• _Material shown_
★ ★ ★ ★ ★

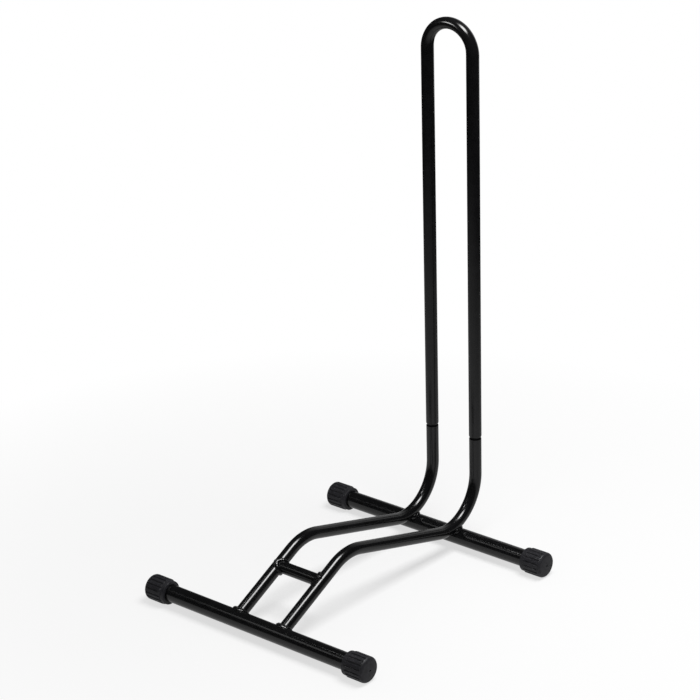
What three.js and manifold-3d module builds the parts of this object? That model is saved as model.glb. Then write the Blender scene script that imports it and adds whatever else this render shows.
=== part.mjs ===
import * as THREE from 'three';
import { mergeVertices } from 'three/addons/utils/BufferGeometryUtils.js';
import Module from 'manifold-3d';

// A floor rack for one bicycle wheel. Two base bars with rubber end caps lie on the floor, two bent side
// tubes are welded across them with a rung between, and a hairpin hoop plugs into the side tubes' tops.
// Millimetres. +X runs along the base bars, +Y from the front bar to the rear one, +Z up from the floor.

// Base bars
const barRadius = 12.5;
const barWall = 1.5;
const barLength = 393;
const rearBarY = 391;

// Side tubes. The crest corner is where the rising and the falling run would meet without the front bend, and
// the uprights stand straight behind the rear bar from the rear bend up to the socket's rim.
const sideTubeRadius = 9;
const sideTubeWall = 1.2;
const tubeSpacing = 80;
const crestY = 143;
const crestHeight = 91.5;
const frontBendRadius = 75;
const rearBendRadius = 69;
const uprightSetback = 42;
const uprightRun = 54.3;

// Cross rung, a little slimmer than the side tubes and placed along the rising run from the front bar's axis
const rungUndersize = 0.25;
const rungWall = 1.2;
const rungDistance = 100.5;

// Wheel hoop, with swaged ends: a rounded shoulder, a short flared neck and a spigot
const hoopRadius = 9.25;
const hoopWall = 1.2;
const rackHeight = 782;
const shoulderHeight = 2.2;
const neckHeight = 2.8;
const neckFlare = 0.5;
const spigotLength = 45;
const spigotChamfer = 1.5;

// Rubber end caps: a smooth collar, a grooved grip and a smooth domed end with a moulding pit
const capRadius = 18.5;
const capLength = 37;
const capEndWall = 4.7;
const collarStep = 1.3;
const collarLength = 6;
const collarEdge = 1;
const grooveCount = 18;
const grooveWidth = 2.6;
const grooveFloorWidth = 1.6;
const grooveDepth = 1.3;
const smoothEndLength = 6;
const capEdgeRadius = 5;
const capDomeHeight = 0.8;
const pitRadius = 1.1;
const pitDepth = 0.7;

// Weld beads
const frontWeldLeg = 4;
const rungWeldLeg = 3.6;
const rearWeldReach = 9;
const rearWeldHalfHeight = 4.5;
const rearContactRadius = 3.5;

// Clearances: between welded or coped pieces, and of the spigots in their sockets
const jointGap = 0.3;
const spigotGap = 0.3;

// Facets
const tubeSides = 20;
const barSides = 30;
const frontBendSteps = 6;
const rearBendSteps = 11;
const archSteps = 14;
const shoulderSteps = 3;
const capEdgeSteps = 4;
const weldSides = 8;
const weldSteps = 24;

// The caps' ribs have flat lands, and the bars' axes lie one cap radius above the floor.
const axisHeight = capRadius;
const collarRadius = capRadius - collarStep;
const rungRadius = sideTubeRadius - rungUndersize;
const riseAngle = Math.atan2(crestHeight - axisHeight, crestY);

// The rear bend rests on the rear bar: its centre is both radii, the bend and the gap away from the bar's axis.
const uprightY = rearBarY + uprightSetback;
const rearBendY = uprightY - rearBendRadius;
const bendToBar = rearBendRadius + sideTubeRadius + barRadius + jointGap;
const rearBendHeight = axisHeight + Math.sqrt(bendToBar ** 2 - (rearBarY - rearBendY) ** 2);
const contactLean = Math.asin((rearBarY - rearBendY) / bendToBar);
const socketHeight = rearBendHeight + uprightRun;

// The falling run leaves the crest corner along the tangent that passes under the rear bend's circle.
const cornerToBend = Math.hypot(rearBendY - crestY, rearBendHeight - crestHeight);
const cornerToBendAngle = Math.atan2(rearBendHeight - crestHeight, rearBendY - crestY);
const fallAngle = Math.asin(rearBendRadius / cornerToBend) - cornerToBendAngle;

const spigotRadius = sideTubeRadius - sideTubeWall - spigotGap;
const neckRadius = spigotRadius + neckFlare;
const neckTop = socketHeight + neckHeight;
const shoulderTop = neckTop + shoulderHeight;
const archHeight = rackHeight - hoopRadius - tubeSpacing / 2;

const manifold = await Module();
manifold.setup();

const towardX = new THREE.Vector3(1, 0, 0);
const towardZ = new THREE.Vector3(0, 0, 1);
const riseDirection = new THREE.Vector3(0, Math.cos(riseAngle), Math.sin(riseAngle));

// A tube's centre-line as a list of stations, each a point and the way the tube runs there.
class TubeLine extends THREE.Curve {
  constructor(stations) {
    super();
    this.stations = stations;
    this.steps = stations.length - 1;
  }

  getPointAt(share, target = new THREE.Vector3()) {
    return target.copy(this.stations[Math.round(share * this.steps)].point);
  }

  getTangentAt(share, target = new THREE.Vector3()) {
    return target.copy(this.stations[Math.round(share * this.steps)].direction);
  }
}

// Stations of a bend in a plane x = constant. turn is 1 for a bend that curls up and -1 for one that curls down.
function bendStations(x, centreY, centreZ, radius, fromAngle, toAngle, turn, steps) {
  const stations = [];
  for (let i = 0; i <= steps; i += 1) {
    const angle = THREE.MathUtils.lerp(fromAngle, toAngle, i / steps);
    const y = centreY + radius * Math.cos(angle);
    const z = centreZ + radius * Math.sin(angle);
    const direction = new THREE.Vector3(0, -turn * Math.sin(angle), turn * Math.cos(angle));
    stations.push({ point: new THREE.Vector3(x, y, z), direction });
  }
  return stations;
}

function sideTubeStations(x) {
  const cornerRun = frontBendRadius * Math.tan((riseAngle + fallAngle) / 2);
  const bendStartY = crestY - cornerRun * Math.cos(riseAngle);
  const bendStartZ = crestHeight - cornerRun * Math.sin(riseAngle);
  const crestCentreY = bendStartY + frontBendRadius * Math.sin(riseAngle);
  const crestCentreZ = bendStartZ - frontBendRadius * Math.cos(riseAngle);
  const quarter = Math.PI / 2;
  return [
    { point: new THREE.Vector3(x, 0, axisHeight), direction: riseDirection },
    ...bendStations(x, crestCentreY, crestCentreZ, frontBendRadius,
      quarter + riseAngle, quarter - fallAngle, -1, frontBendSteps),
    ...bendStations(x, rearBendY, rearBendHeight, rearBendRadius,
      -quarter - fallAngle, 0, 1, rearBendSteps),
    { point: new THREE.Vector3(x, uprightY, socketHeight), direction: towardZ },
  ];
}

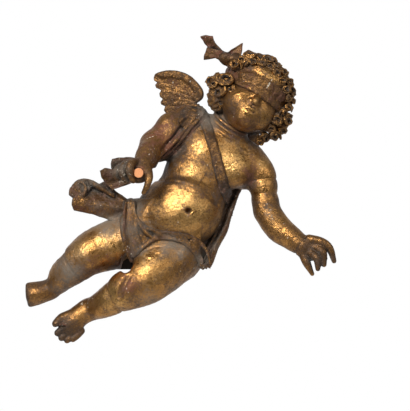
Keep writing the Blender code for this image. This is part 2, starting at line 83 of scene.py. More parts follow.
def axes_of(up, front=(0, -1, 0)):
    """Three unit rows: the form's own right, its front and up, square to each other, up kept as given."""
    up = unit(up)
    front = np.asarray(front, float)
    front = unit(front - (front @ up) * up)
    return np.array([np.cross(front, up), front, up])


def single(*rows):
    """Each row as an array of single precision, in which all distances are reckoned."""
    return [np.asarray(row, np.float32) for row in rows]


def less(at, origin):
    """The offsets of many places from one."""
    return [a - b for a, b in zip(at, origin)]


def dot(p, q):
    return sum(a * b for a, b in zip(p, q))


def smooth_path(rows, steps):
    """A Catmull-Rom curve through the rows, with this many steps to each span."""
    rows = np.asarray(rows, float)
    ends = np.vstack([2 * rows[0] - rows[1], rows, 2 * rows[-1] - rows[-2]])
    t = np.linspace(0, 1, steps, endpoint=False)[None, :, None]
    a, b, c, d = ends[:-3, None], ends[1:-2, None], ends[2:-1, None], ends[3:, None]
    curve = 0.5 * (2 * b + (c - a) * t + (2 * a - 5 * b + 4 * c - d) * t**2 + (3 * b - a - 3 * c + d) * t**3)
    return np.vstack([curve.reshape(-1, rows.shape[1]), rows[-1:]])


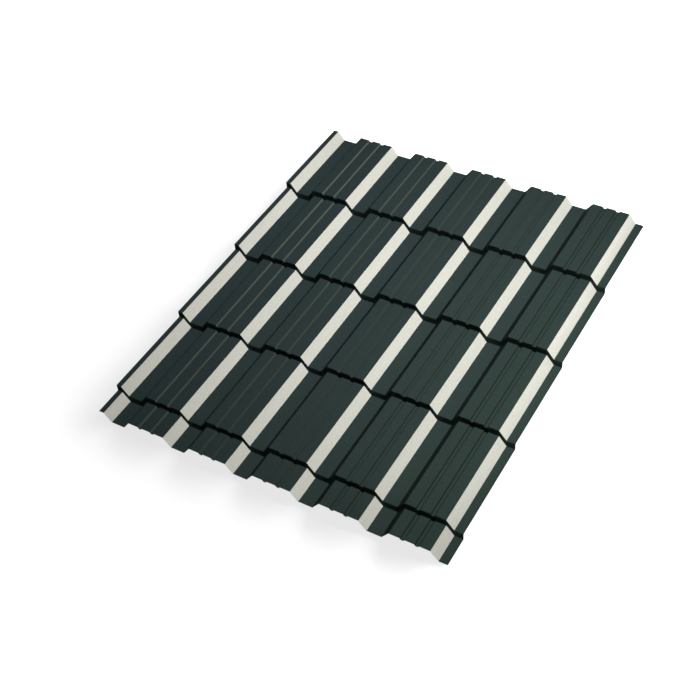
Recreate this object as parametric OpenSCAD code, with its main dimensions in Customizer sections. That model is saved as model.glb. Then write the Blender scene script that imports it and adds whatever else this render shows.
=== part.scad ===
// Tile-effect metal roofing sheet: one pressed steel sheet with angular waves across it
// and a pressed step at the lower end of each course of tiles.
// +X runs across the waves, to the right as seen from the eave. +Y runs up the roof.
// The origin is at the middle of the underside of the sheet as it lies on a flat surface.

/* [Sheet] */
// Thickness of the coated steel
sheet_t = 0.5; // [0.4:0.05:1]
// Number of whole waves across the sheet
waves = 5; // [2:1:6]
// Distance from one wave to the next
pitch = 233.5; // [210:0.5:260]
// Height of the crests over the valleys
wave_h = 33; // [24:1:45]
// Width of the flat floor of each valley
valley_w = 49.5; // [30:0.5:60]
// Run of the flank that falls to the right
fall_run = 24.7; // [12:0.1:32]
// Run of the flank that rises to the right
rise_run = 24.7; // [12:0.1:32]
// Width of the part crest along the left edge
left_flange = 18.3; // [10:0.1:40]
// Width of the part valley along the right edge
right_flange = 29.5; // [15:0.5:45]
// Radius of the folds, on the upper face
fold_r = 3; // [1:0.5:5]

/* [Stiffening grooves] */
// Number of grooves in each crest
grooves = 2; // [0:1:2]
// Distance between the middles of neighbouring grooves
groove_pitch = 47; // [30:1:50]
// Width of a groove at the crest
groove_w = 18; // [12:1:24]
// Width of the floor of a groove
groove_floor = 6; // [2:1:10]
// Depth of a groove below the crest
groove_d = 8; // [3:0.5:10]

/* [Courses] */
// Number of pressed steps
steps = 4; // [1:1:5]
// Length of a whole course, along its slope
course_l = 349.2; // [250:0.2:450]
// Height of a step, square to the course
step_h = 24; // [10:1:35]
// Length of the part course below the first step
eave_l = 99.5; // [40:0.5:200]
// Length of the top course, above the last step
top_l = 349; // [100:1:349]

/* [Hidden] */
sheet_colour = [0.17, 0.23, 0.23];
// Flat facets in each fold
fold_steps = 3;
crest_w = pitch - valley_w - fall_run - rise_run;
sheet_w = left_flange + waves * pitch + fall_run + right_flange;
// Angle of each course to the plane that the sheet lies on
course_tilt = atan(step_h / course_l);
// The sheet's extent in Y and its lowest point, once it is turned by that angle
low_y = -eave_l * cos(course_tilt) - sheet_t * sin(course_tilt);
top_y = ((steps - 1) * course_l + top_l) * cos(course_tilt)
    + (steps * step_h + wave_h) * sin(course_tilt);
// A top course that is longer than the others dips under their lowest lines
low_z = min(0, (course_l - top_l) * sin(course_tilt))
    - sheet_t * (sin(course_tilt) + cos(course_tilt));

function unit(v) = v / norm(v);

// The corners of the grooves in a crest that starts at x, from left to right
function groove_corners(x) = [
    for (i = [0:1:grooves - 1])
        let (middle = x + crest_w / 2 + (i - (grooves - 1) / 2) * groove_pitch)
        each [
            [middle - groove_w / 2, wave_h],
            [middle - groove_floor / 2, wave_h - groove_d],
            [middle + groove_floor / 2, wave_h - groove_d],
            [middle + groove_w / 2, wave_h]
        ]
];

// A fold of radius r at corner b, between corners a and c, as a row of points
function fold(a, b, c, r) =
    let (
        back = unit(a - b),
        on = unit(c - b),
        turn = acos(-back * on),
        side = sign(back.x * on.y - back.y * on.x),
        first = b + back * r * tan(turn / 2),
        centre = first + side * r * [-back.y, back.x],
        spoke = first - centre
    )
    [
        for (i = [0:1:fold_steps])
            let (angle = -side * turn * i / fold_steps)
            centre + [
                spoke.x * cos(angle) - spoke.y * sin(angle),
                spoke.x * sin(angle) + spoke.y * cos(angle)
            ]
    ];

// The upper face of one wave, from its falling flank to the end of its crest
function wave_line(x) =
    let (
        foot = x + fall_run,
        rise = foot + valley_w,
        crest = rise + rise_run,
        a = [x, wave_h],
        b = [foot, 0],
        c = [rise, 0],
        d = [crest, wave_h]
    )
    [
        each fold([x - left_flange, wave_h], a, b, fold_r),
        each fold(a, b, c, fold_r),
        each fold(b, c, d, fold_r),
        each fold(c, d, [crest + fold_r, wave_h], fold_r),
        each groove_corners(crest)
    ];

// The upper face of the whole section, from the left edge to the right edge
function section_line() =
    let (
        last = left_flange + waves * pitch,
        foot = last + fall_run
    )
    [
        [0, wave_h],
        for (i = [0:1:waves - 1]) each wave_line(left_flange + i * pitch),
        each fold([last - left_flange, wave_h], [last, wave_h], [foot, 0], fold_r),
        each fold([last, wave_h], [foot, 0], [sheet_w, 0], fold_r),
        [sheet_w, 0]
    ];

// A line moved down by the depth d, square to itself
function below(line, d) = [
    for (i = [0:1:len(line) - 1])
        let (
            before = unit(line[i] - line[max(i - 1, 0)] + (i == 0 ? [1, 0] : [0, 0])),
            after = unit(line[min(i + 1, len(line) - 1)] - line[i]
                + (i == len(line) - 1 ? [1, 0] : [0, 0])),
            mitre = unit(before + after)
        )
        line[i] + [mitre.y, -mitre.x] * d / (mitre * before)
];

function raised(line, h) = [for (p = line) p + [0, h]];

function reversed(line) = [for (i = [len(line) - 1:-1:0]) line[i]];

// Turns a section in X and Y into one in X and Z, pushed up the roof from y = 0
module along_roof(length) {
    translate([0, length, 0])
        rotate([90, 0, 0])
            linear_extrude(height = length)
                children();
}

// One flat course of tiles, with its lower end at y = 0
module course(length) {
    top = section_line();
    along_roof(length)
        polygon(concat(top, reversed(below(top, sheet_t))));
}

// The upright face of a step, which runs down from its course to the one below
module riser() {
    middle = below(section_line(), sheet_t / 2);
    along_roof(sheet_t)
        polygon(concat(middle, reversed(raised(middle, -step_h))));
}

module sheet() {
    color(sheet_colour)
        translate([-sheet_w / 2, -(low_y + top_y) / 2, -low_z])
            rotate([-course_tilt, 0, 0])
                union() {
                    translate([0, -eave_l, 0])
                        course(eave_l + sheet_t);
                    for (i = [1:1:steps])
                        translate([0, (i - 1) * course_l, i * step_h]) {
                            riser();
                            course(i == steps ? top_l : course_l + sheet_t);
                        }
                }
}

sheet();
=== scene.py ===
"""Looks of a tile-effect metal roofing sheet: its rounded folds, its coating and the studio."""
import math

import bpy
from mathutils import Matrix, Vector


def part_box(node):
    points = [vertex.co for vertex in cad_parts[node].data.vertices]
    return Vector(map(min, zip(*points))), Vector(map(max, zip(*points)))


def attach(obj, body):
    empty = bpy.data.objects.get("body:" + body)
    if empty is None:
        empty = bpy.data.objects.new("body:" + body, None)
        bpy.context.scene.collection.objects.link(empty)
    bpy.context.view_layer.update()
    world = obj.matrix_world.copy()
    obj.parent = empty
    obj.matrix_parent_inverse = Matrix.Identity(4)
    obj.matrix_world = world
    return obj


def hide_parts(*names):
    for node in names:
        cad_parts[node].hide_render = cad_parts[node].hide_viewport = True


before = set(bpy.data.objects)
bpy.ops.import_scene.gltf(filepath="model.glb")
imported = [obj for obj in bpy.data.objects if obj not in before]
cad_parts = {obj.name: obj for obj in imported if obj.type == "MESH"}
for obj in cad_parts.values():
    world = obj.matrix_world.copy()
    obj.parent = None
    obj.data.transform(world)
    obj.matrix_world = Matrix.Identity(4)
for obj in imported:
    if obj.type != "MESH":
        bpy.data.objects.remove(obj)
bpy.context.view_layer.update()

# Driving dimensions of the sheet, in metres
SHEET_T = 0.0005
WAVES = 5
PITCH = 0.2335
WAVE_H = 0.033
VALLEY_W = 0.0495
FLANK_RUN = 0.0247
LEFT_FLANGE = 0.0183
RIGHT_FLANGE = 0.0295
FOLD_R = 0.003
GROOVE_PITCH = 0.047
GROOVE_W = 0.0156
GROOVE_FLOOR = 0.0088
GROOVE_D = 0.0060
GROOVE_FOLD_R = 0.0008
STEPS = 4
COURSE_L = 0.3492
STEP_H = 0.024
EAVE_L = 0.0995
TOP_L = 0.349
STEP_FOLD_R = 0.0022

# Facets in one fold, and the longest facet along a course
FOLD_FACETS = 6
COURSE_FACET_L = 0.05

# Worked out from the dimensions above
CREST_W = PITCH - VALLEY_W - 2 * FLANK_RUN
FLANK_ANGLE = math.atan2(WAVE_H, FLANK_RUN)
WALL_ANGLE = math.atan2(GROOVE_D, (GROOVE_W - GROOVE_FLOOR) / 2)
COURSE_TILT = math.atan2(STEP_H, COURSE_L)

# Camera
CAMERA_PLACE = Vector((1.5795, -2.3187, 3.0668))
CAMERA_AIM = Vector((-0.0330, -0.1649, 0.0))
CAMERA_ROLL = math.radians(-9.45)
CAMERA_LENS = 64.2
SENSOR_W = 36.0
CAMERA_REACH = 50

# Finishes, as linear colours
GREEN = (0.0305, 0.0458, 0.0462, 1)
# Painted light: the green the coating fades to at the right edge, lighter and greener where more
# light falls
GREEN_PAINTED_LIGHT_RIGHT = (0.0340, 0.0540, 0.0458, 1)
# Painted highlight: cream on the falling flanks, which face the light, over the dark green coating
FLANK_HIGHLIGHT_PAINT = (0.560, 0.559, 0.500, 1)
# Painted highlight on the falling groove walls: olive at the left edge, fading to the darker paint
# below towards the right edge
GROOVE_HIGHLIGHT_PAINT = (0.075, 0.090, 0.073, 1)
GROOVE_HIGHLIGHT_RIGHT_PAINT = (0.0163, 0.0238, 0.0164, 1)
GREY_BACK = (0.30, 0.31, 0.30, 1)
STEEL = (0.52, 0.53, 0.54, 1)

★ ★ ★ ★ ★

• _Goal_
Quote only the lines running from the line that holds "the one below" to the line that holds "imported = [obj", both ends included.

• _Solution for this exercise_
// The upright face of a step, which runs down from its course to the one below
module riser() {
    middle = below(section_line(), sheet_t / 2);
    along_roof(sheet_t)
        polygon(concat(middle, reversed(raised(middle, -step_h))));
}

module sheet() {
    color(sheet_colour)
        translate([-sheet_w / 2, -(low_y + top_y) / 2, -low_z])
            rotate([-course_tilt, 0, 0])
                union() {
                    translate([0, -eave_l, 0])
                        course(eave_l + sheet_t);
                    for (i = [1:1:steps])
                        translate([0, (i - 1) * course_l, i * step_h]) {
                            riser();
                            course(i == steps ? top_l : course_l + sheet_t);
                        }
                }
}

sheet();
=== scene.py ===
"""Looks of a tile-effect metal roofing sheet: its rounded folds, its coating and the studio."""
import math

import bpy
from mathutils import Matrix, Vector


def part_box(node):
    points = [vertex.co for vertex in cad_parts[node].data.vertices]
    return Vector(map(min, zip(*points))), Vector(map(max, zip(*points)))


def attach(obj, body):
    empty = bpy.data.objects.get("body:" + body)
    if empty is None:
        empty = bpy.data.objects.new("body:" + body, None)
        bpy.context.scene.collection.objects.link(empty)
    bpy.context.view_layer.update()
    world = obj.matrix_world.copy()
    obj.parent = empty
    obj.matrix_parent_inverse = Matrix.Identity(4)
    obj.matrix_world = world
    return obj


def hide_parts(*names):
    for node in names:
        cad_parts[node].hide_render = cad_parts[node].hide_viewport = True


before = set(bpy.data.objects)
bpy.ops.import_scene.gltf(filepath="model.glb")
imported = [obj for obj in bpy.data.objects if obj not in before]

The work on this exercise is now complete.